Kerala, known for its highly educated work force, has been trying to make up for lost time after India's economic boom of the past decade largely bypassed the state because potential investors were frightened away by its powerful, militant labor unions.

But Kunjalikutty said his state's labor force has been changing fast, and information technology companies had not faced any union troubles.

Smart City will be created and managed by Dubai's Internet City, a free trade zone backed by the Middle Eastern country's government. It is being built with an initial investment of $400 million.

It was not yet clear whether Smart City would be a free trade zone, or would simply offer assistance to potential investors.

Dubai's Internet City offers foreign companies 100 percent tax-free ownership, no currency restrictions, easy registration and licensing and protection of intellectual property, its Web site said.

Cynthia Kroll, senior regional economist at the University of California, Berkeley, said U.S. policymakers can't afford to ignore outsourcing.

"If R&D is coming out of India, will the next wave of growth bypass us entirely?" Kroll asked. "We need to pay attention to what India and China and these other countries are doing to get these new rounds of investment."

American workers may be among the most productive in the world, but they also make on average $16 an hour, and benefits add another six bucks on top of that, reports CBS News Correspondent Anthony Mason. A foreign worker with comparable skills comes at a fraction of the cost.

"Protecting jobs leads to job destruction, because if we try to prevent outsourcing, it'll just make American business less competitive in the world market.

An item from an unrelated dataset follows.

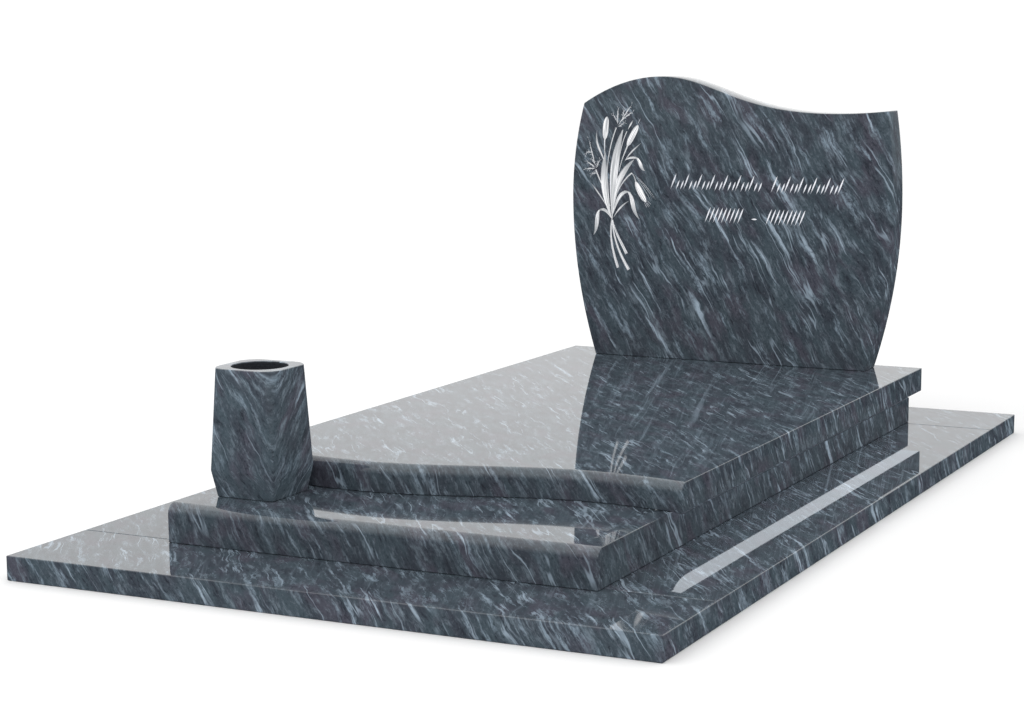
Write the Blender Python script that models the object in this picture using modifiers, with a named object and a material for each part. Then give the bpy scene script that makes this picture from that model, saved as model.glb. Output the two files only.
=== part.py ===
"""Granite grave monument: footing slabs, plinth, ledger, headstone and flower vase.

Units are metres, +Z is up, the front faces -Y and +X is to the right of someone
who stands in front. The origin is the middle of the footing's underside.
"""
import math

import bmesh
import bpy
from mathutils import Vector

# Gap that resting or neighbouring stones keep
REST_GAP = 0.0003

# Edges: every sawn edge is eased, and two front edges carry a round nose
ARRIS = 0.002
ARRIS_SEGMENTS = 2
NOSE_RADIUS = 0.022
NOSE_SEGMENTS = 9

# Angles in degrees: an edge this sharp is eased, one this sharp is shaded sharp,
# and faces this close to one plane are one face
EASED_ANGLE = 50.0
SHADED_ANGLE = 35.0
FLAT_ANGLE = 0.05

# Points closer than this are the same point
SAME_POINT = 0.00001

# Plinth: one slab under the ledger that stands out in front of it as a ledge
PLINTH_LENGTH = 1.95
PLINTH_THICKNESS = 0.08

# Ledger: the covering slab, with a wavy front edge
LEDGER_WIDTH = 1.00
LEDGER_THICKNESS = 0.06
LEDGER_OVERHANG = 0.025
LEDGE_DEPTH = 0.263
WAVE_DEPTH = 0.100

# Relief: under the ledger the plinth's long sides are lower, so that a shadow gap runs
# below the overhang. It starts behind the ledger's front in the round run-out of a saw
# disc. The cutters stand clear of the stone.
RELIEF_HEIGHT = 0.0155
RELIEF_WIDTH = 0.045
RELIEF_SETBACK = 0.096
SAW_RADIUS = 0.150
RUNOUT_STEPS = 8
CUTTER_CLEARANCE = 0.004

# Footing: four slabs laid flat as a frame that the plinth's rim bears on
FOOTING_THICKNESS = 0.05
FOOTING_BAND = 0.25
FOOTING_BEARING = 0.025
FOOTING_JOINT = 0.001

# Headstone: an upright slab with bowed sides and a wave top
HEADSTONE_HEIGHT = 0.749
HEADSTONE_WIDTH = 0.90
HEADSTONE_THICKNESS = 0.08
HEADSTONE_SETBACK = 0.04
ENGRAVING_DEPTH = 0.0015

# Vase: a square stone block with soft upper corners and a bored hole
VASE_WIDTH = 0.151
VASE_FOOT_WIDTH = 0.133
VASE_FOOT_HEIGHT = 0.055
VASE_HEIGHT = 0.265
VASE_RIM_CORNER = 0.041
VASE_FOOT_CORNER = 0.003
VASE_BORE_RADIUS = 0.058
VASE_BORE_DEPTH = 0.20
VASE_SIDE_INSET = 0.045
VASE_BACK_CLEARANCE = 0.024

# Sizes and levels that follow from the ones above
PLINTH_WIDTH = LEDGER_WIDTH - 2 * LEDGER_OVERHANG
FOOTING_WIDTH = PLINTH_WIDTH - 2 * FOOTING_BEARING + 2 * FOOTING_BAND
FOOTING_LENGTH = PLINTH_LENGTH - 2 * FOOTING_BEARING + 2 * FOOTING_BAND
PLINTH_BASE = FOOTING_THICKNESS + REST_GAP
LEDGER_BASE = PLINTH_BASE + PLINTH_THICKNESS + REST_GAP
HEADSTONE_BASE = LEDGER_BASE + LEDGER_THICKNESS + REST_GAP
VASE_BASE = PLINTH_BASE + PLINTH_THICKNESS + REST_GAP
LEDGER_BACK = PLINTH_LENGTH / 2 + LEDGER_OVERHANG
LEDGER_CREST = LEDGE_DEPTH - PLINTH_LENGTH / 2

# Wave of the ledger's front edge in plan, as shares of the ledger's half width
# across and of the wave's depth back from its foremost point
WAVE_CREST = -0.38
WAVE_DIP = 0.60
WAVE_LEFT_END = 0.50
WAVE_RIGHT_END = 0.76
WAVE_CREST_PULL = 0.36
WAVE_DIP_PULL = 0.36

# Headstone outline, as shares of its half width across and of its height up
FOOT_SHARE = 0.85
BELLY_SHARE = 0.57
LEFT_CORNER = (-0.925, 0.903)
RIGHT_CORNER = (0.958, 0.892)
TOP_CREST = -0.422
TOP_DIP = (0.613, 0.880)
TOP_CREST_PULL = 0.30
TOP_DIP_PULL = 0.56

# Bouquet on the headstone: its height is a share of the headstone's, and its
# tie, where the stems cross, sits at these shares of half width and height
BOUQUET_SHARE = 0.60
TIE = (-0.742, 0.489)

CURVE_STEPS = 16
RIBBON_STEPS = 7
CORNER_STEPS = 8
VASE_BANDS = 8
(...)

And that will lead to overall job destruction. So for me there's no choice here. We have to outsource," said Marc Andreesen, head of the California-based software company Opsware, which helps businesses cut costs by automating.

Last March, Andreesen said he was planning to hire workers in India or Brazil.

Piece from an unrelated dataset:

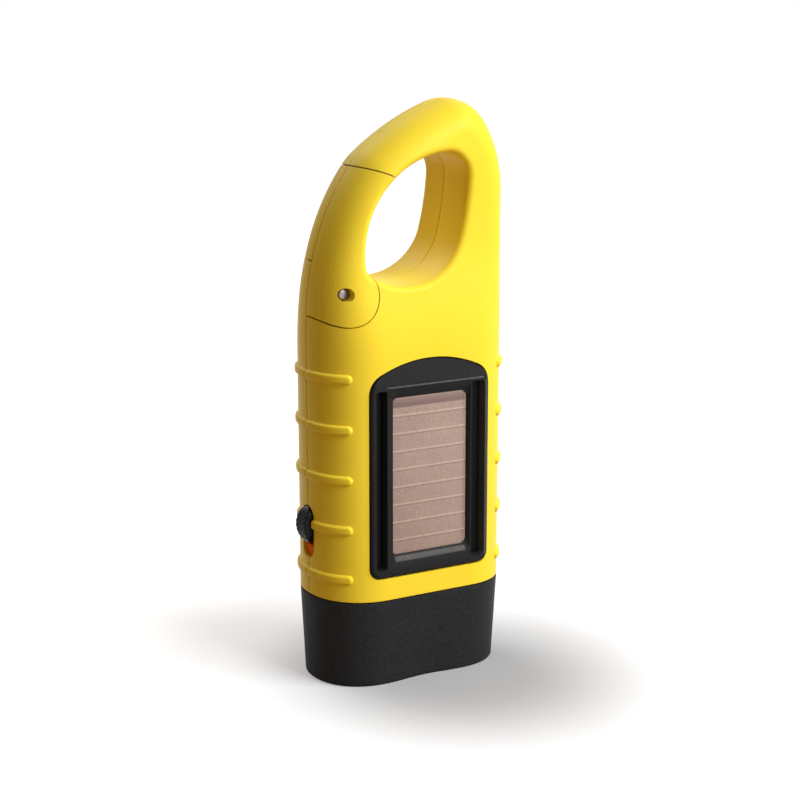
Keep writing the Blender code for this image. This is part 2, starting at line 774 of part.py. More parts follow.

"By doing that, what I want to be able to do is get more bang for the buck out of those jobs, so that I can grow faster and so I can hire more people in the U.S.," he said.

The Information Technology Association of America, in a survey last March, acknowledged that the migration of tech jobs to low-paid foreigners has eliminated 104,000 American jobs so far, nearly 3 percent of the positions in the U.S. tech industry.

"The myth is that we've started this long decline into the midnight of the technology work force," ITAA president Harris Miller said. "Assuming the recovery continues, the number of IT jobs will actually increase."

According to the report, savings from outsourcing allowed companies to create 90,000 new jobs in 2003, with more than one in 10 of them in Silicon Valley or elsewhere in California, researchers said. The report predicts that in 2008, outsourcing will create 317,000 jobs - 34,000 in California.

The ITAA describes itself as a trade group for IT industries ranging from computers, software and telecommunications to the Internet and professional services. Its board of directors includes representatives of major IT firms including AT&T, EDS, Northrop Grumman, and Amazon.com, and its members include Microsoft and Hewlett-Packard.